For anyone else who has ever felt Angels –seen or unseen— standing in their presence . . . it is a tender mercy sent straight from God. I knew I had to keep moving—despite the fact that my soul had almost had more than it could take—even if it was THEIR faith that would sometimes be what carried us.

It is when we cannot do it anymore that He sends us such blessings. This life is so hard at times, but I am so thankful for the little boxes and blessings that can be a beacon of light to help us find our way.

What is the purpose of life? The purpose of life is to become like Christ through a series of tests that can, at times, make us want to abandon Him entirely. It is to find the blessings when some might find only a curse.

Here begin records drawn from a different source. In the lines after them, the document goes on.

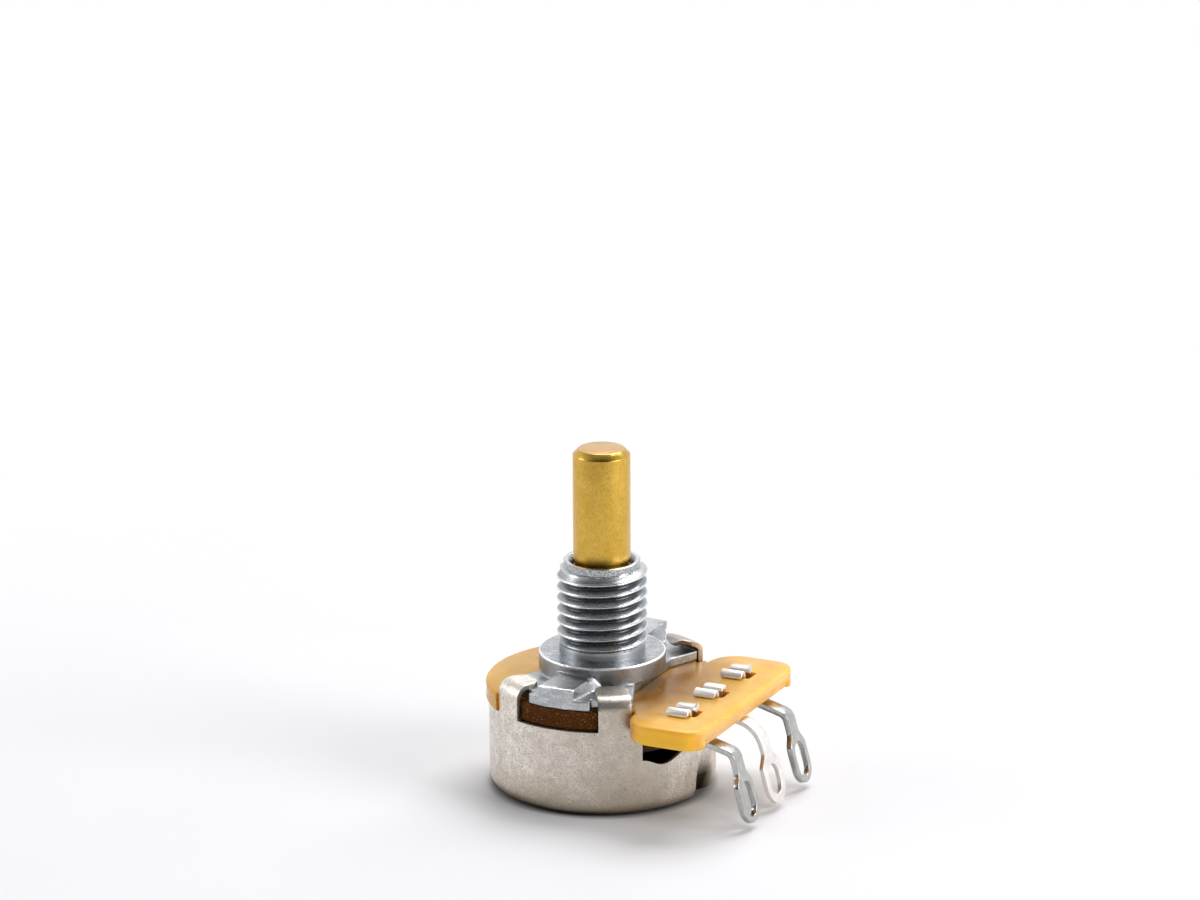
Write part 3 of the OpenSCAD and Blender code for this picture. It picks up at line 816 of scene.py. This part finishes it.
def can_column(angle):
    """Points of the can from its centre up to the cut-out's edge or the rim."""
    corner = CAN_CORNER - SHEET / 2
    base = CAN_BOTTOM + SHEET / 2
    rows = [(r, base) for r in BASE_RADII]
    rows += arc(CAN_R - CAN_CORNER, base + corner, corner, -90, 0, CORNER_STEPS)[1:]
    cut_low = RIM + CUTOUT[0][1]
    wall = steps_between(base + corner, cut_low, WALL_STEPS)
    near = (angle + 180) % 360 - 180
    y = MID_R * sin(radians(near))
    cut = cutout_level(y) if abs(near) < 90 else None
    if cut is not None:
        # The wall's upper rows follow the cut-out's edge
        level = wall[WALL_STEPS // 2]
        wall = [min(z, level) + max(0.0, z - level) * (cut - level) / (cut_low - level) for z in wall]
    if cut is None or abs(abs(y) - CUTOUT[-1][0]) < 1e-3:
        wall += steps_between(cut_low, RIM, UPPER_STEPS)
    return [can_point(r, angle, z) for r, z in rows + [(MID_R, z) for z in wall]]


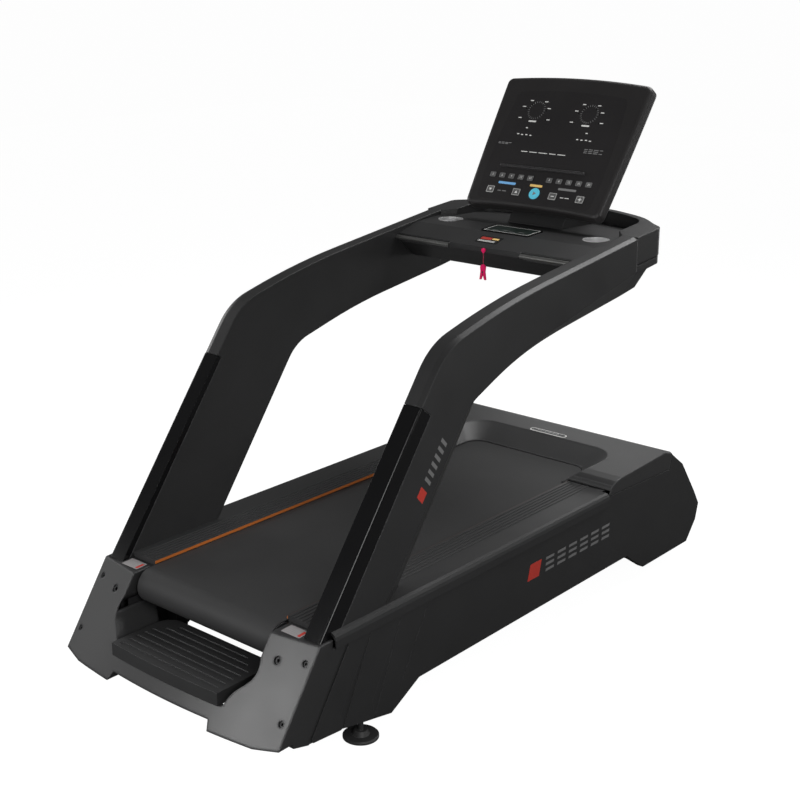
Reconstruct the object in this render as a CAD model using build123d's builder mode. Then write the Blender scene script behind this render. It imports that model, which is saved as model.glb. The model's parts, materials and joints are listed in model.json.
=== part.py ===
from build123d import *
import os
from math import atan, cos, radians, sin, tan

# A commercial treadmill, in millimetres.  X is the user's right, +Y runs forward from the step to
# the motor hood and Z is up.  The origin is on the floor, under the middle of the machine.

os.makedirs("parts", exist_ok=True)

# ---- driving dimensions -------------------------------------------------------------------------
BELT_TOP = 397.0
BELT_THICK = 3.0
BELT_HALF = 280.0
ROLLER_R = 50.7
ROLLER_GAP = 0.3
REAR_AXLE = (-900.0, 343.0)
FRONT_AXLE = (750.0, 343.0)
SHAFT_R = 10.0
BORE_GAP = 0.05

RAIL_IN = 300.0
RAIL_OUT = 340.0
RAIL_Z0 = 262.0
RAIL_Z1 = 322.0
RAIL_Y0 = -975.0
RAIL_Y1 = 1000.0
TUBE_WALL = 3.0

SIDE_X = 455.0
SIDE_IN = 430.0
WALL = 4.0
FOOTRAIL_X0 = 282.0
FOOTRAIL_RIB_X = 372.0
FOOTRAIL_X1 = 465.0
FOOTRAIL_Z0 = 408.0
FOOTRAIL_Z1 = 391.0
FOOTRAIL_Y0 = -880.0
FOOTRAIL_Y1 = 640.0

CAP_TOP = 389.0
CAP_LOW = 147.0
CAP_LEAN = 0.678
CAP_SIDE_Y = -1096.0
CAP_SAG = 39.8
CAP_MOUTH = 292.0
STEP_TOP = 242.0
STEP_LOW = 202.0
STEP_HALF = 226.0

ARM_IN = 385.0
ARM_OUT = 446.0
ARM_BASE = 376.0
ARM_END = 600.0
ARM_LEAN = 1.355
INSERT_WIDTH = 48.0
INSERT_SEAM = (-500.6, 948.0)
UPRIGHT_TUBE_R = 20.0

MOTOR_AXLE = (890.0, 340.0)
MOTOR_R = 60.0
DRIVE_PULLEY_R = 60.0
MOTOR_PULLEY_R = 30.0
PULLEY_X0 = -369.0
PULLEY_X1 = -345.0

LIFT_PIVOT = (560.0, 240.0)
WHEEL_AXLE = (890.0, 45.0)
WHEEL_R = 45.0
FOOT_X = 396.0
FOOT_Y = -712.0
FOOT_R = 53.0
FOOT_STOP = 95.0

RING_TOP = 1278.0
RING_SLOPE = 0.09
RING_REF_Y = 735.0
GROOVE_Z = 1172.0
GROOVE_SLOPE = 0.088
CUP_X = 308.0
CUP_Y = 562.0
CUP_R = 45.0
CUP_DEPTH = 70.0

CONSOLE_FOOT = (605.0, 1310.0)
CONSOLE_LEAN = 34.0
CONSOLE_FRONT_THICK = 44.0
CONSOLE_BACK_THICK = 22.0
CONSOLE_ROUNDING = 16.0
KEY_GAP = 0.6
KEY_PROUD = 1.6
KEY_DEPTH = 5.0
NECK_HALF = 115.0
NECK_SIDE = [(643, 1247), (838, 1241.8), (850, 1440), (840, 1500), (822, 1513)]


# ---- helpers ------------------------------------------------------------------------------------
def finish(shape, name):
    """Label one finished piece and write it out."""
    shape.label = name
    export_step(shape, f"parts/{name}.step")


def both_sides(shape, name):
    """Write a right-hand piece and its mirror image."""
    finish(shape, f"right_{name}")
    finish(mirror(shape, about=Plane.YZ), f"left_{name}")


def side_slab(outline, x_from, x_to):
    """A straight-edged (Y, Z) outline, pushed along X."""
    with BuildPart() as slab:
        with BuildSketch(Plane.YZ.offset(x_from)):
            with BuildLine():
                Polyline(*outline, close=True)
            make_face()
        extrude(amount=x_to - x_from)
    return slab.part


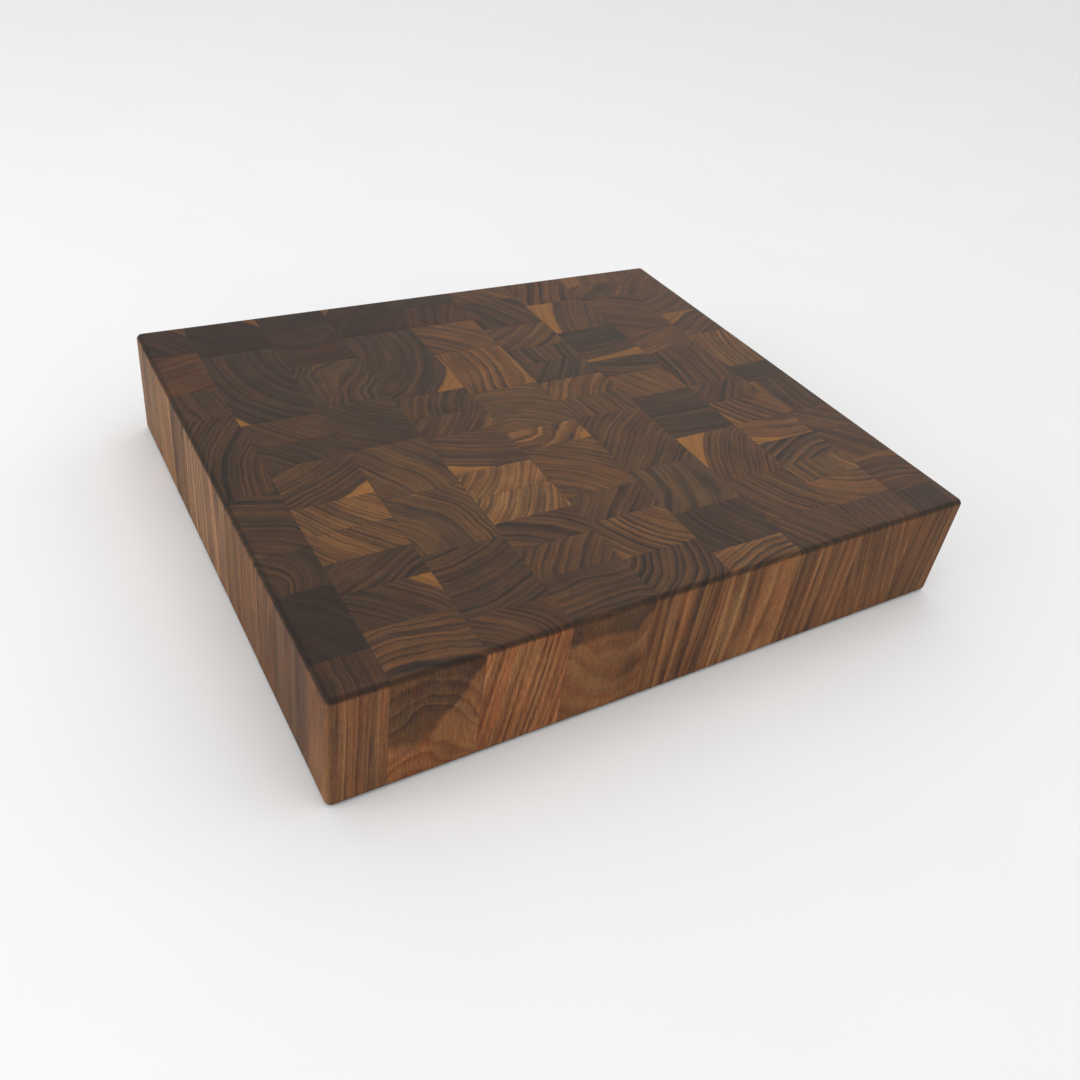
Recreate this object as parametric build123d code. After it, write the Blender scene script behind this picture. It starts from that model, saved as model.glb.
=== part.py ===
from build123d import *

import os
from itertools import pairwise

# End-grain butcher's block: walnut blocks stand on end, so that the knife meets the ends of the fibres.
#
# Blocks are glued one behind the other into strips that run from front to back, and the strips are
# glued side by side. The slab is then sawn square and all its outer edges are rounded over.
# The origin is the middle of the underside, +X runs to the right, +Y to the back and +Z up.

INCH = 25.4
BOARD_LENGTH = 14 * INCH
BOARD_DEPTH = 12 * INCH
BOARD_THICKNESS = 2.5 * INCH
ROUNDOVER = INCH / 8
GLUE_THICKNESS = 0.15

# Each strip from left to right: its width, then the lengths of its blocks from front to back.
# The last strip, and the last block of every strip, take up what is left of the board.
STRIPS = [
    (26.0, [20.5, 41.5, 26, 44, 71, 28, 41]),
    (42.0, [29.5, 24, 20.5, 20.5, 21.5, 34, 19, 22, 74]),
    (41.5, [20, 44, 44, 43.5, 44, 44.5, 43]),
    (43.5, [30, 22, 20.5, 21.5, 20.5, 34.5, 19, 22, 74]),
    (43.0, [28, 29, 21, 44, 18, 42.5, 46.5, 35, 26]),
    (43.0, [16.5, 31, 38.5, 53.5, 20, 21, 21.5, 18, 29, 36.5]),
    (42.0, [25.5, 35, 43.5, 44, 26, 18.5, 19.5, 19, 40]),
    (41.0, [22.5, 22, 17, 21.5, 21, 24, 21, 41, 29, 48, 21]),
    (None, [20.5, 32.5, 28, 24, 35.5, 20, 43, 31.5, 36]),
]


def seams(start, end, sizes):
    """The places of both ends and of every glue line between them, for pieces laid from start to end."""
    places = [start]
    for size in sizes:
        places.append(places[-1] + size)
    return [*places, end]


def bays(places):
    """The room that each piece has between two neighbouring seams, less half a glue line at each joint."""
    half = GLUE_THICKNESS / 2
    first, last = places[0], places[-1]
    return [
        (low + (half if low > first else 0), high - (half if high < last else 0))
        for low, high in pairwise(places)
    ]


def films(places):
    """The room that each glue line takes between two pieces."""
    half = GLUE_THICKNESS / 2
    return [(place - half, place + half) for place in places[1:-1]]


def rounded_slab():
    """The outside of the finished board."""
    slab = Box(
        BOARD_LENGTH, BOARD_DEPTH, BOARD_THICKNESS, align=(Align.CENTER, Align.CENTER, Align.MIN)
    )
    return fillet(slab.edges(), ROUNDOVER)


def full_height(x_room, y_room):
    """A box over the whole thickness of the board, from the room it has along X and along Y."""
    (left, right), (front, back) = x_room, y_room
    corner = Pos(left, front, 0)
    return corner * Box(right - left, back - front, BOARD_THICKNESS, align=Align.MIN)


def is_inside(x_room, y_room):
    """True if a piece stops short of the board's four sides, so that no rounded edge reaches it."""
    reach_x = max(abs(place) for place in x_room)
    reach_y = max(abs(place) for place in y_room)
    return reach_x < BOARD_LENGTH / 2 - ROUNDOVER and reach_y < BOARD_DEPTH / 2 - ROUNDOVER


def trimmed(slab, x_room, y_room):
    """One block or glue line, cut to the rounded outside of the board where it reaches it."""
    piece = full_height(x_room, y_room)
    if is_inside(x_room, y_room):
        return piece
    return (slab & piece).solid()


def side_strip(name, slab, x_room, y_rooms):
    """The left or right strip, where every block has a rounded outer edge and is a part of its own."""
    return {
        f"{name}_block_{number}": [trimmed(slab, x_room, y_room)]
        for number, y_room in enumerate(y_rooms, 1)
    }


def middle_strip(name, slab, x_room, y_rooms):
    """A strip with a rounded block at each end and plain sawn blocks between them."""
    blocks = [trimmed(slab, x_room, y_room) for y_room in y_rooms]
    return {
        f"{name}_front_block": blocks[:1],
        f"{name}_inner_blocks": blocks[1:-1],
        f"{name}_back_block": blocks[-1:],
    }


def glue_in_strip(slab, x_room, y_places):
    """The glue lines between the blocks of one strip."""
    return [trimmed(slab, x_room, y_room) for y_room in films(y_places)]


def glue_between_strips(slab, x_places):
    """The glue lines between neighbouring strips, each over the whole depth of the board."""
    y_room = (-BOARD_DEPTH / 2, BOARD_DEPTH / 2)
    return [trimmed(slab, x_room, y_room) for x_room in films(x_places)]


def board():
    """Every part of the board: its name and its solids."""
    slab = rounded_slab()
    widths = [width for width, _ in STRIPS if width]
    x_places = seams(-BOARD_LENGTH / 2, BOARD_LENGTH / 2, widths)
    x_rooms = bays(x_places)
    parts = {"glue_between_strips": glue_between_strips(slab, x_places)}
    for number, (x_room, (_, lengths)) in enumerate(zip(x_rooms, STRIPS), 1):
        name = f"strip_{number}"
        y_places = seams(-BOARD_DEPTH / 2, BOARD_DEPTH / 2, lengths)
        is_side = number in (1, len(STRIPS))
        strip = side_strip if is_side else middle_strip
        parts.update(strip(name, slab, x_room, bays(y_places)))
        parts[f"{name}_glue"] = glue_in_strip(slab, x_room, y_places)
    return parts


os.makedirs("parts", exist_ok=True)
for part_name, solids in board().items():
    export_step(Compound(children=solids, label=part_name), f"parts/{part_name}.step")
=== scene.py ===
import math
from typing import NamedTuple

import bpy
from mathutils import Matrix, Vector, noise


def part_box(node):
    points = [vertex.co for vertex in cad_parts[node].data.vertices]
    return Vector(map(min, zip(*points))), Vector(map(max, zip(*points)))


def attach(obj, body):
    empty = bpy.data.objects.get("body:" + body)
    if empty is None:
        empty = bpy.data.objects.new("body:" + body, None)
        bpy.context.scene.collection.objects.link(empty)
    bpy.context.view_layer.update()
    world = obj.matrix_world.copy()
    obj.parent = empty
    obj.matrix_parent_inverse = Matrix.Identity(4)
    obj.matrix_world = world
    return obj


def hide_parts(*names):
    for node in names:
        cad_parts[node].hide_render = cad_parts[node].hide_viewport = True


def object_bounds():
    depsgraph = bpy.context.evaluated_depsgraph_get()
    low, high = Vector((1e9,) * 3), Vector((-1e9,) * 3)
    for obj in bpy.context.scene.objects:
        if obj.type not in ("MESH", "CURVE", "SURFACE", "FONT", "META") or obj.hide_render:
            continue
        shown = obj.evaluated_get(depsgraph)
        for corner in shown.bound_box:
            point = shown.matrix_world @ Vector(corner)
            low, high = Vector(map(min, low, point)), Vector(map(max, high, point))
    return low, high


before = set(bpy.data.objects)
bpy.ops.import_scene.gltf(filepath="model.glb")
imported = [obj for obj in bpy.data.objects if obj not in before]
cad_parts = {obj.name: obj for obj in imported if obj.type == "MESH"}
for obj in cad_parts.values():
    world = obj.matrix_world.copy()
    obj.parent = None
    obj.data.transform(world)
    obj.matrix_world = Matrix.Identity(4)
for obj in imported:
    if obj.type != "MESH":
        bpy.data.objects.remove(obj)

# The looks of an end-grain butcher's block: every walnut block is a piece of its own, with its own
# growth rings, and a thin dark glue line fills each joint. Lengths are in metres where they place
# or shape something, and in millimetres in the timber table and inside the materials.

cad_low, cad_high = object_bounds()

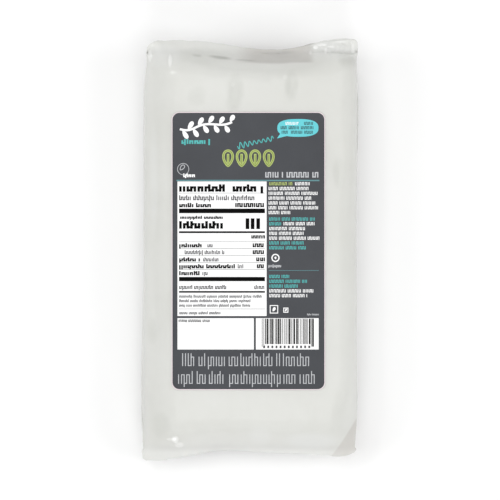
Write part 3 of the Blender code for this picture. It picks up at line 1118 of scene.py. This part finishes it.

This life is to help us find our strengths when we are constantly bombarded with weaknesses, temptations, trials, and pain. It’s to find joy in the little things. This life is for us to come to see that all we have is Him. No matter where we are, what we have, or what we have lost, Christ has felt our pain. He knows our name, and He hears our prayers. This life is just a blink in the eternal path we are trying to navigate, but it is that blink that will determine where our hearts long to be when we die. It is during these brief moments that we will prove our testimonies. We have this chance to show God that we will be strong in our faith, no matter what blocks our path. We will be diligent to the missions He sent us here to fulfill. The purpose of this life is to discover where He wants us to be, and to learn to find joy wherever we are. And when we are able to do this, nothing Satan throws our way will ever cause us to forget who carried us through the darkness.